The Quantum Split-Step Fourier Algorithm for Nonlinear Optical Waveguides

Abstract

We introduce the Quantum Split-Step Fourier (QSSF) algorithm for nonlinear optical waveguides, a numerical framework that combines split-step propagation of the nonlinear Schrödinger equation with a commutator-preserving Bogoliubov evolution of Gaussian quantum fluctuations. The method propagates the classical mean field together with the Bogoliubov matrices U and V, from which reduced second moments, covariance matrices, symplectic eigenvalues, and entropic measures are constructed for arbitrary spectral windows.

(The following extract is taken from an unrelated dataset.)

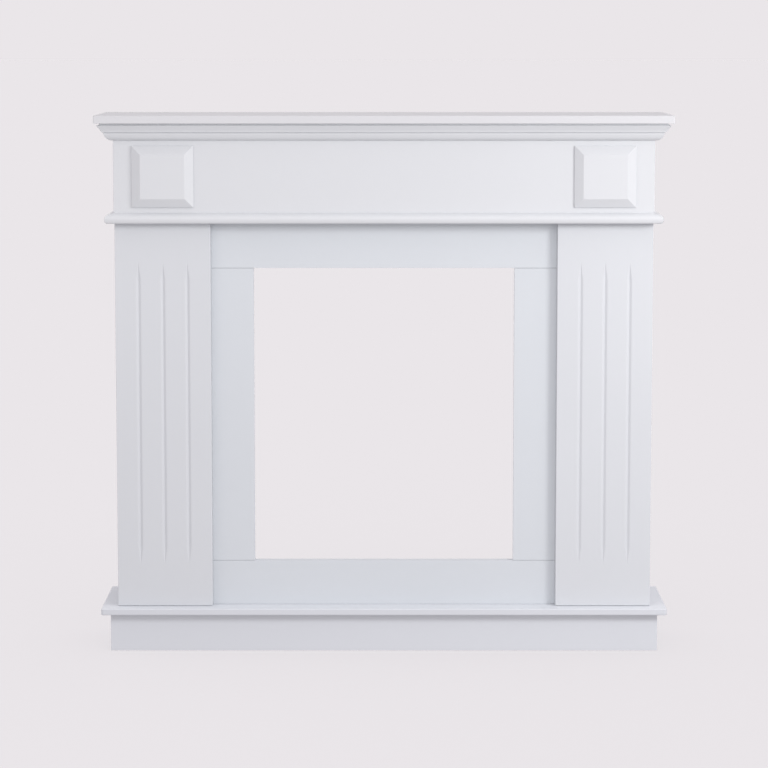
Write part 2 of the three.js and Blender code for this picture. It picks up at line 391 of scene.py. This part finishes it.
# ------------------------------------------------------------------ corner blocks
for side in ("left", "right"):
    lo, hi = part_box(f"corner_block_{side}")
    cx, cz = (lo.x + hi.x) / 2, (lo.z + hi.z) / 2
    half, field, edge, relief = 58.5 * MM, 42 * MM, 3 * MM, 13.5 * MM
    wall = hi.y + FILLER * MM
    bm = bmesh.new()
    rows = []
    for h, y in ((half, wall), (half, hi.y - edge), (field, hi.y - relief)):
        rows.append([bm.verts.new((cx + sx * h, y, cz + sz * h)) for sx, sz in ((-1, -1), (1, -1), (1, 1), (-1, 1))])
    for a, b in zip(rows, rows[1:]):
        for i in range(4):
            j = (i + 1) % 4
            bm.faces.new((a[i], a[j], b[j], b[i]))
    bm.faces.new(list(reversed(rows[0])))
    bm.faces.new(rows[-1])
    bmesh.ops.recalc_face_normals(bm, faces=bm.faces[:])
    soft = [e for e in bm.edges if sum(abs(v.co.y - wall) < 1e-6 for v in e.verts) == 0]
    bmesh.ops.bevel(bm, geom=soft, offset=0.7 * MM, segments=3, profile=0.5, affect="EDGES", clamp_overlap=True)
    piece(f"corner_block_{side}_painted", bm, f"corner_block_{side}", "painted_header", lambda c, n: n.y > 0.7)

# ------------------------------------------------------------------ architrave moulding
a_lo, a_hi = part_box("architrave_front")
architrave_profile = (
    [(0, 0)]
    + curve([(11.8, 0.0), (13.6, 0.9), (14.9, 2.8), (15.7, 5.6), (16.0, 8.4), (15.6, 10.9), (14.3, 13.3), (12.0, 15.5),
             (8.7, 17.3), (4.6, 18.8), (0.0, 20.0)])
)
architrave_profile = soften(architrave_profile, 0.4)
for side in ("front", "left", "right"):
    moulding(f"architrave_{side}_painted", f"architrave_{side}", "painted_moulding", architrave_profile, side, a_lo.z)


# ------------------------------------------------------------------ pilasters
GROOVE_PITCH, GROOVE_W, GROOVE_DEPTH = 46.7 * MM, 9 * MM, 2.8 * MM
GROOVE_LOW, GROOVE_HIGH, RUNOUT = 79 * MM, 73 * MM, 36 * MM


def groove_section(share):
    """Offsets (x, depth) across one V-groove at a share of its full size: rounded shoulders, straight walls and a
    slightly rounded root, as paint leaves them."""
    w, d = GROOVE_W / 2 * share, GROOVE_DEPTH * share
    shoulder, root = 0.14, 0.10
    half = [(1.0 + shoulder, 0.0), (1.0 + shoulder * 0.35, 0.030), (1.0 - shoulder * 0.55, 0.110), (0.78, 0.24),
            (0.45, 0.56), (root * 1.4, 0.885), (root * 0.6, 0.945), (0.0, 0.962)]
    left = [(-a * w, b * d) for a, b in half]
    return left + [(a * w, b * d) for a, b in reversed(half[:-1])]


for side in ("left", "right"):
    lo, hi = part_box(f"pilaster_panel_{side}")
    cx = (lo.x + hi.x) / 2
    r = 1.0 * MM
    z_low, z_high = lo.z + GROOVE_LOW, hi.z - GROOVE_HIGH
    levels = [(lo.z + r * j, r * k) for k, j in quarter(3)]
    levels += [(z_low - 2 * MM, 0.0)]
    levels += [(z_low + RUNOUT * i / 10, 0.0) for i in range(11)]
    levels += [(z_low + RUNOUT + (z_high - z_low - 2 * RUNOUT) * i / 12, 0.0) for i in range(1, 12)]
    levels += [(z_high - RUNOUT * i / 10, 0.0) for i in reversed(range(11))]
    levels += [(z_high + 2 * MM, 0.0)]
    levels += [(hi.z - r * j, r * k) for k, j in reversed(quarter(3))]
    rings = []
    for z, inset in levels:
        share = max(0.015, min(1.0, (z - z_low) / RUNOUT, (z_high - z) / RUNOUT))
        # the front line from left to right, with the panel's own eased edges at its ends
        x0, x1, y0 = lo.x + inset, hi.x - inset, lo.y + inset
        q = max(r - inset, 0.00005)
        ring = [(x0 + q * (1 - math.cos(t)), y0 + q * (1 - math.sin(t)), z)
                for t in (math.pi / 2 * i / 3 for i in range(4))]
        for g in (-1, 0, 1):
            gx = cx + g * GROOVE_PITCH
            ring += [(gx + dx, y0 + dy, z) for dx, dy in groove_section(share)]
        ring += [(x1 - q * (1 - math.cos(t)), y0 + q * (1 - math.sin(t)), z)
                 for t in (math.pi / 2 * i / 3 for i in reversed(range(4)))]
        e = 0.5 * MM
        ring += [(x1, hi.y - e, z), (x1 - e, hi.y, z), (x0 + e, hi.y, z), (x0, hi.y - e, z)]
        rings.append(ring)
    piece(f"pilaster_panel_{side}_painted", loft(rings), f"pilaster_panel_{side}", "painted_pilaster", at_back)
    k = 1 if side == "left" else -1
    eased_board(f"pilaster_outer_side_{side}_painted", f"pilaster_outer_side_{side}", "painted_pilaster", "x",
                arris=0.6, hidden=lambda c, n, k=k: n.x * k > 0.7 or n.y > 0.7)
    eased_board(f"pilaster_inner_side_{side}_painted", f"pilaster_inner_side_{side}", "painted_pilaster", "x",
                arris=0.6, hidden=lambda c, n: True)

# ------------------------------------------------------------------ recessed frame
for node in ("frame_top_rail", "frame_bottom_rail", "frame_stile_left", "frame_stile_right"):
    eased_board(f"{node}_painted", node, "painted_frame", "y", arris=0.5, low_arris=0.2, corner=0.3,
                spread=((FILLER - 0.04) * MM if "left" in node or "rail" in node else 0,
                        (FILLER - 0.04) * MM if "right" in node or "rail" in node else 0), hidden=at_back)

# ------------------------------------------------------------------ hearth board and plinth
h_lo, h_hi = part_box("hearth_board")
NOSE, LOW_NOSE = 1.2, 2.0         # millimetres, the hearth board's rounded edges
rings = []
for inset, z in [(k * LOW_NOSE * MM, h_lo.z + j * LOW_NOSE * MM) for k, j in quarter(6)] + \
        [(k * NOSE * MM, h_hi.z - j * NOSE * MM) for k, j in reversed(quarter(6))]:
    front = max(5 * MM - inset, 0.0002)
    outline = rounded_outline(h_lo.x + inset, h_hi.x - inset, h_lo.y + inset, h_hi.y,
                              [front, front, 0.0005, 0.0005], 6)
    rings.append([(a, b, z) for a, b in outline])
board = piece("hearth_board_painted", loft(rings), "hearth_board", "painted_base",
              lambda c, n: n.y > 0.7 or n.z < -0.99)
# the hearth board's lacquer is the base paint darkened by four percent: painted shade that keeps its front face dim
# while a lamp lifts its top
board.data.materials[0] = paint_material("satin_white_hearth_painted_shade", [c * 0.96 for c in PAINT["base"]], 0.44, 67.0)
eased_board("plinth_front_painted", "plinth_front", "painted_base", "y", arris=0.5, low_arris=0.9, corner=0.8,
            hidden=at_back)
for side, inward in (("left", 1), ("right", -1)):
    eased_board(f"plinth_side_{side}_painted", f"plinth_side_{side}", "painted_base", "x", arris=0.6,
                hidden=lambda c, n, k=inward: n.x * k > 0.7)
eased_board("plinth_back_painted", "plinth_back", "painted_base", "y", arris=0.8, hidden=lambda c, n: True)


# ------------------------------------------------------------------ floor
FLOOR_TONE = 0.25
WASH = math.pi * HAZE[0] * (1.0 / FLOOR_TONE - 1.0)     # with the studio's light, it shows the floor at HAZE


def floor():
    mesh = bpy.data.meshes.new("studio_floor")
    obj = bpy.data.objects.new("studio_floor", mesh)
    bpy.context.scene.collection.objects.link(obj)
    bm = bmesh.new()
    bmesh.ops.create_circle(bm, cap_ends=True, radius=120.0, segments=96)
    bm.to_mesh(mesh)
    bm.free()
    mat, nt, bsdf = new_material("pale_floor")
    coord = nt.nodes.new("ShaderNodeTexCoord").outputs["Object"]
    drift = noise_node(nt, coord, 0.7, 2.0, 0.5, 4.0)
    ramp = nt.nodes.new("ShaderNodeValToRGB")
    ramp.color_ramp.elements[0].color = shade_of((FLOOR_TONE,) * 3, 0.997)
    ramp.color_ramp.elements[1].color = shade_of((FLOOR_TONE,) * 3, 1.003)
    nt.links.new(drift, ramp.inputs["Fac"])
    nt.links.new(ramp.outputs["Color"], bsdf.inputs["Base Color"])
    bsdf.inputs["Roughness"].default_value = 0.9
    bsdf.inputs["Specular IOR Level"].default_value = 0.0
    mesh.materials.append(mat)
    return obj


FLOOR = floor()

# ------------------------------------------------------------------ light
world = bpy.data.worlds.new("studio")
bpy.context.scene.world = world
world.use_nodes = True
wt = world.node_tree
wt.nodes.clear()
w_out = wt.nodes.new("ShaderNodeOutputWorld")
w_bg = wt.nodes.new("ShaderNodeBackground")
# the studio is bright all round; below the horizon, where only the floor is seen, less light comes back
w_co = wt.nodes.new("ShaderNodeTexCoord")
w_sep = wt.nodes.new("ShaderNodeSeparateXYZ")
wt.links.new(w_co.outputs["Generated"], w_sep.inputs["Vector"])
w_ramp = wt.nodes.new("ShaderNodeValToRGB")
wt.links.new(remap(wt, w_sep.outputs["Z"], -0.030, -0.012, 0.0, 1.0), w_ramp.inputs["Fac"])
BELOW = 0.75
w_ramp.color_ramp.elements[0].color = (HAZE[0] * BELOW, HAZE[1] * BELOW, HAZE[2] * BELOW, 1)
w_ramp.color_ramp.elements[1].color = (*HAZE, 1)
wt.links.new(w_ramp.outputs["Color"], w_bg.inputs["Color"])
w_bg.inputs["Strength"].default_value = 1.0
wt.links.new(w_bg.outputs["Background"], w_out.inputs["Surface"])


def only(lamp, name, objects):
    """Lets a lamp light these objects and nothing else."""
    group = bpy.data.collections.new(name)
    for obj in objects:
        group.objects.link(obj)
    lamp.light_linking.receiver_collection = group


# a soft light from overhead brings the floor up to the tone of the studio behind it; it throws no shadow of its own
sun_data = bpy.data.lights.new("floor_wash", "SUN")
sun_data.energy = WASH
sun_data.angle = math.radians(40)
sun_data.color = (1.0, HAZE[1] / HAZE[0], HAZE[2] / HAZE[0])
sun = bpy.data.objects.new("floor_wash", sun_data)
sun.location = (0, 0, 4)
bpy.context.scene.collection.objects.link(sun)
only(sun, "floor_only", [FLOOR])
sun.light_linking.blocker_collection = sun.light_linking.receiver_collection
FLOOR.visible_diffuse = False     # its bounce is left to the tone below the horizon, which it doesn't hide
FLOOR.visible_shadow = False


def area_light(name, at, target, size, power, color=(1, 1, 1)):
    data = bpy.data.lights.new(name, "AREA")
    data.shape = "RECTANGLE"
    data.size, data.size_y = size
    data.energy = power
    data.color = color
    obj = bpy.data.objects.new(name, data)
    obj.location = at
    obj.rotation_mode = "QUATERNION"
    obj.rotation_quaternion = (Vector(target) - Vector(at)).to_track_quat("-Z", "Y")
    bpy.context.scene.collection.objects.link(obj)
    return obj


for lamp in (
    area_light("key_softbox", (1.60, -1.40, 1.25), (0.0, -0.05, 0.60), (0.60, 0.50), 16.8),
    area_light("front_strip", (-0.30, -1.40, 1.20), (0.0, -0.05, 0.60), (2.80, 0.35), 5.7),
):
    only(lamp, lamp.name + "_object", PIECES)
only(area_light("hearth_top_lift", (0.0, -0.42, 1.90), (0.0, -0.08, 0.08), (1.60, 0.40), 5.0), "hearth_only", [board])
only(area_light("architrave_lift", (-0.10, -0.35, 1.90), (0.0, -0.10, 0.84), (2.20, 0.25), 1.3), "architrave_only",
     [o for o in PIECES if o.name.startswith("architrave")])

# ------------------------------------------------------------------ camera
LENS = 128.1
PITCH = math.radians(6.03)
cam_data = bpy.data.cameras.new("camera")
cam_data.lens = LENS
cam_data.sensor_width = 36
cam_data.shift_y = -0.08
cam = bpy.data.objects.new("camera", cam_data)
bpy.context.scene.collection.objects.link(cam)
cam.location = (0.0, -5.2704, 1.185)
cam.rotation_mode = "XYZ"
cam.rotation_euler = (math.pi / 2 - PITCH, 0, 0)
cam_data.clip_start, cam_data.clip_end = 0.05, 500
bpy.context.scene.camera = cam

bpy.context.scene.view_settings.view_transform = "Standard"
bpy.context.scene.view_settings.look = "None"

Applied to soliton-driven resonant radiation, QSSF shows that the selected radiation band acquires a steadily increasing von Neumann entropy and a corresponding loss of purity, quantifying its entanglement with the rest of the spectrum in the lossless Gaussian setting. The analysis also reveals a surprisingly pronounced low-dimensional structure: although the radiation occupies many Fourier bins, its reduced Gaussian state is dominated by only a few Williamson modes. QSSF therefore provides a practical information-theoretic diagnostic for quantum correlations in nonlinear frequency conversion, supercontinuum generation, and multimode squeezed-light formation in ultrafast waveguide platforms.